Good UX clears the path. Good UI lights the way. And together, they quietly build users what? You guessed it, trust. It’s always about trust. It is what keeps users coming back — not just because it looks good, but because it feels like it was built for them.
We have seen flows that looked beautiful but confused users on step one. We have also seen designs that looked almost too simple – and yet converted like magic. That’s not luck. That is empathy combined with precision.
Design Has to Work in the Real World
It is easy to make something look perfect in a controlled demo environment, but that’s not where the design actually lives and breathes. The real test isn’t whether it works in a pristine mockup – it is whether it still makes sense when someone’s juggling groceries while trying to complete a task on their phone.
Users aren’t sitting in perfect lighting with blazing-fast internet and unlimited time. They’re squinting at screens in bright sunlight, dealing with slow connections, and getting interrupted every few seconds. They are using older devices, they are in a hurry, and they are probably doing three other things at once.
This is why good design is about making sure a product actually works for real people in real situations. Because if it doesn’t, they’ll find something that does.

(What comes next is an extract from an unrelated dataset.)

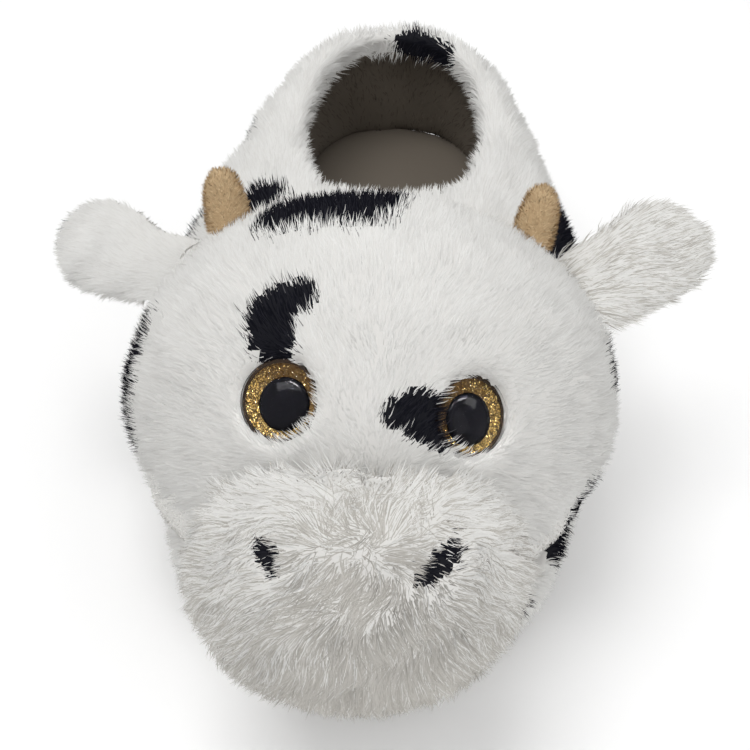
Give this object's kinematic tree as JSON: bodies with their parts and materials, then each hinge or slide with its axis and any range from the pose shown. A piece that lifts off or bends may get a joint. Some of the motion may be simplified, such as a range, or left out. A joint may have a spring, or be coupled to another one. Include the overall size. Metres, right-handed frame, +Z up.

Think about the last time you tried to use an app or website that just didn’t work the way you expected. Maybe the buttons were too small to tap accurately. Maybe it took forever to load and you gave up. Maybe you couldn’t figure out where to find what you needed. Frustrating, right? And you probably didn’t come back.
That’s exactly what happens when design isn’t done right. Every confusing button, every «where the heck am I supposed to click?» moment is a potential customer walking away.
When we build software that works beautifully in perfect conditions but falls apart in real-world chaos, we’re essentially building software that doesn’t work for the people who need to use it. And in a world where your customers have endless alternatives just a tap away, that’s not a risk worth taking.
Good design isn’t about making things pretty (though that doesn’t hurt). It’s about making sure your product works for your customers, no matter what kind of day they’re having or what device they’re using. Because when it does, they’ll keep coming back.
Motion, 3D, and Why Visual Storytelling Matters
Let’s talk about the things that move.
That little animation when you tap a button? It’s not just decoration – it is feedback. It tells you “yes, that worked.” The way a screen slides in from the right? That’s your brain understanding you’ve moved forward in the process.
Motion design and micro-interactions are like good manners in real life. You don’t really notice them when they are there, but you definitely notice when they are missing. They make digital interactions feel natural instead of clunky.
We have worked on everything from animated onboarding flows to 3D product renders. But we never add movement just because we can. Every animation has a job: guide attention, confirm actions, or sometimes just make people smile. Because a moment of delight can be the difference between someone using your product once or becoming a regular user.
The Part Nobody Sees (But Everyone Feels)
Here’s the thing: most people can’t tell you why they love using one app and hate using another. They just know how it makes them feel.
Fast or slow. Clear or confusing. Trustworthy or sketchy.
All those design decisions – the colors, the spacing, how the buttons respond, where things are placed – they add up to create that feeling. And that feeling determines whether someone sticks around or moves on to your competitor.
If your product makes people think too hard, they’ll leave. If it makes them feel capable and smart, they’ll stay. It’s really that simple.
Design Is the Product. Not the Packaging.
Design isn’t the pretty wrapper you put on your product at the end. It’s how your idea becomes something real that people can actually use.
At Lerpal, our design team gets involved early – likely, when you are still figuring out what the product should do and how it should work. That is when we can ask the hard questions, spot the problems, and build something that makes sense to your future users.
If you are waiting until everything else is built to think about design, you’re doing it backwards. And your users will feel it.
To make something people don’t just admire in screenshots, but actually enjoy using every day, think of design as if it’s the product itself, and think early and often.